» **Given request**
Extract and list every line that contains the word "from".

— begin —

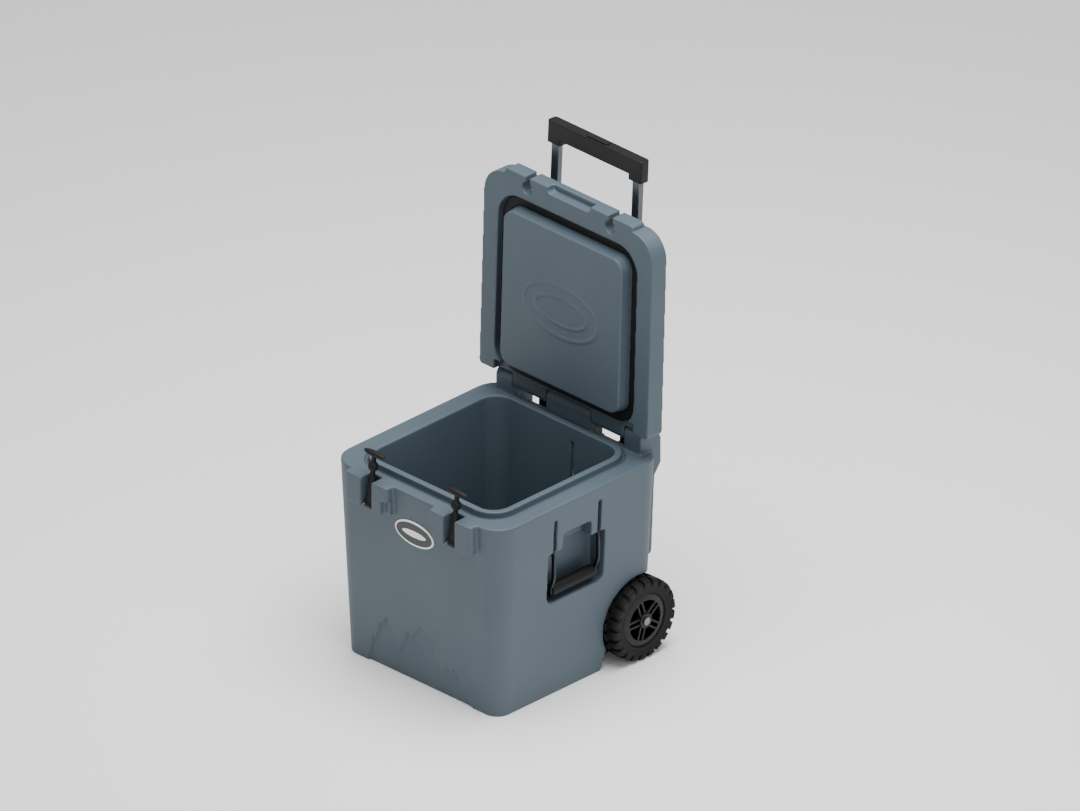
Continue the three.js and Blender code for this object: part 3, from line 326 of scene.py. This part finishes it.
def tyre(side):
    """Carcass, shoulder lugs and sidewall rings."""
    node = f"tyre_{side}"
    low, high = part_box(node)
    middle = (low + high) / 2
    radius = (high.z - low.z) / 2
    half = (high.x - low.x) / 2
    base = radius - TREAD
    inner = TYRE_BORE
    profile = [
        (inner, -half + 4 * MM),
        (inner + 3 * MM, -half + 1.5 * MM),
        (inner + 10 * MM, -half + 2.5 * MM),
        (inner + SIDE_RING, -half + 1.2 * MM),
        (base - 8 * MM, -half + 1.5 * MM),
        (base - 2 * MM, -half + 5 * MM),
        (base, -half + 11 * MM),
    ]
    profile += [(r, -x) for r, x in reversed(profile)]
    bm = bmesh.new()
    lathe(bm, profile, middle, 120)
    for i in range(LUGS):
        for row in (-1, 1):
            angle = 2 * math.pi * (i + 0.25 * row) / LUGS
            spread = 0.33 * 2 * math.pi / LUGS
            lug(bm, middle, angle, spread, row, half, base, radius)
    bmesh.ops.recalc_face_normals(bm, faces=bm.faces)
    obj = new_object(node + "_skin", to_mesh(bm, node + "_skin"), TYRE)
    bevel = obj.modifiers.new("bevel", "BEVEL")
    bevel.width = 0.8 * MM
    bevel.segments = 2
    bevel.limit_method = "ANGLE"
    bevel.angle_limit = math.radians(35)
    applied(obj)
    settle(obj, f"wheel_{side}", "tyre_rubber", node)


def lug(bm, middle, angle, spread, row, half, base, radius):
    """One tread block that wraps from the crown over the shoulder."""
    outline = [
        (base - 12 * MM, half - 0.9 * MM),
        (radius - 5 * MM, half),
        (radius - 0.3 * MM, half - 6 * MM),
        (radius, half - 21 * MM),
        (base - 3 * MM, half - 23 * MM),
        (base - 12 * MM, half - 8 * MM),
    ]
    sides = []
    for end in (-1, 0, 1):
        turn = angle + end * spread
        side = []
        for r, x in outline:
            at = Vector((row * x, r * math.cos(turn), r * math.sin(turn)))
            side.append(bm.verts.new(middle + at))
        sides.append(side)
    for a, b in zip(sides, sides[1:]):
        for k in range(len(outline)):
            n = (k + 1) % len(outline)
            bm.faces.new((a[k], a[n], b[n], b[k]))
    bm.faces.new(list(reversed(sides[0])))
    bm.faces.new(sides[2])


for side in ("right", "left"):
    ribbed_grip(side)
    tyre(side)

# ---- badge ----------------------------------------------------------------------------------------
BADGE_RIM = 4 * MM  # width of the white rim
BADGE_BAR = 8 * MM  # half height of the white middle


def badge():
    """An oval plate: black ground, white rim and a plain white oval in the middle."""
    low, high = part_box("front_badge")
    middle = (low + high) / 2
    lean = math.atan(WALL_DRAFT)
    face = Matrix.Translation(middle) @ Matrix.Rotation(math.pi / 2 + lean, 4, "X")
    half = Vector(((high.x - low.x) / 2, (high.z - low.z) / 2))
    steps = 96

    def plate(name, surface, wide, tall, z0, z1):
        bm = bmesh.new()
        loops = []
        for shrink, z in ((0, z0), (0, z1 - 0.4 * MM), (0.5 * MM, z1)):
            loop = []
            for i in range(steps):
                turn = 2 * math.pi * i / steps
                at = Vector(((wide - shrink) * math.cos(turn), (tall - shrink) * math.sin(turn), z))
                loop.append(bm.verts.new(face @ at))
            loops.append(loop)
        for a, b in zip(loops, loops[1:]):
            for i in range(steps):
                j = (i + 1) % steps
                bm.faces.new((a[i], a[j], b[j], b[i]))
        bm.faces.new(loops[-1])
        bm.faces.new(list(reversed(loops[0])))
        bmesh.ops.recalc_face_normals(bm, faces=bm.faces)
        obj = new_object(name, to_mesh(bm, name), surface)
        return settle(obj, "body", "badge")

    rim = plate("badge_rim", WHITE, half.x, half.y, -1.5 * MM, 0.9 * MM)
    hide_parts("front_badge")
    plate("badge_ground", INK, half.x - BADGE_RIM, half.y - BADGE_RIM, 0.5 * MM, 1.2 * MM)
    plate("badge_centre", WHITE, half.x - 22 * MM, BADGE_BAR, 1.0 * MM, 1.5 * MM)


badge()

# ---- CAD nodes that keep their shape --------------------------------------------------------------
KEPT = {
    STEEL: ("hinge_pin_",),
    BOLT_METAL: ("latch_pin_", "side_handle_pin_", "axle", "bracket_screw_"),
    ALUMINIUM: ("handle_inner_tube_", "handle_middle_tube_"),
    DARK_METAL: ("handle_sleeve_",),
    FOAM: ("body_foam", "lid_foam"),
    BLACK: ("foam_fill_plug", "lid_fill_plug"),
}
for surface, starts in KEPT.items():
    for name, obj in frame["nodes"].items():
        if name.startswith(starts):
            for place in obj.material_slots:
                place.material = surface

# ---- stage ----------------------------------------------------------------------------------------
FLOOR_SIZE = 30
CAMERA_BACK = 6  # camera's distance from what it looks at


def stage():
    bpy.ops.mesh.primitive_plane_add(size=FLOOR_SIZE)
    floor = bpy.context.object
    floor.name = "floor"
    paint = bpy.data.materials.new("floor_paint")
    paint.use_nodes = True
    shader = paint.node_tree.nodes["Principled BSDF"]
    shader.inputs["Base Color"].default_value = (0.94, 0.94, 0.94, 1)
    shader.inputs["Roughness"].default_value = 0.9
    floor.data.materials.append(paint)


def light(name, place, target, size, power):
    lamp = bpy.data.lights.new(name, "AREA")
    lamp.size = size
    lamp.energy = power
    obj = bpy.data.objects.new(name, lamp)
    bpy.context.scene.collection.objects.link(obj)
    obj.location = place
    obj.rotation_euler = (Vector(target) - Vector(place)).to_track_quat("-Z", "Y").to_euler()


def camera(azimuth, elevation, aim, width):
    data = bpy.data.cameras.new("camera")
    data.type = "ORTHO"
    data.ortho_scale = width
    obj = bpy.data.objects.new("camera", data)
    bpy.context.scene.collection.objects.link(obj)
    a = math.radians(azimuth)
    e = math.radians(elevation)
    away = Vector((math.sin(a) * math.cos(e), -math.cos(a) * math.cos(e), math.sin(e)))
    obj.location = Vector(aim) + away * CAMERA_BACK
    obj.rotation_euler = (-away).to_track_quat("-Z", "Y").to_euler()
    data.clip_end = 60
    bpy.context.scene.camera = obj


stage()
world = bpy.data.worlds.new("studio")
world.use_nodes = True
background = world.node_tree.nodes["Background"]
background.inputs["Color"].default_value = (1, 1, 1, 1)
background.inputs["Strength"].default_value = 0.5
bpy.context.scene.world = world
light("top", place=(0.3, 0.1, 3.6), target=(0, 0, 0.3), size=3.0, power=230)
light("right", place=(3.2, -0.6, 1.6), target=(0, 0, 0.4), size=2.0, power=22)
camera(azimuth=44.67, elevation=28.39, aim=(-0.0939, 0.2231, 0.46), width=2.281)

— end —

» **Exercise solution**
Continue the three.js and Blender code for this object: part 3, from line 326 of scene.py. This part finishes it.
    """One tread block that wraps from the crown over the shoulder."""
CAMERA_BACK = 6  # camera's distance from what it looks at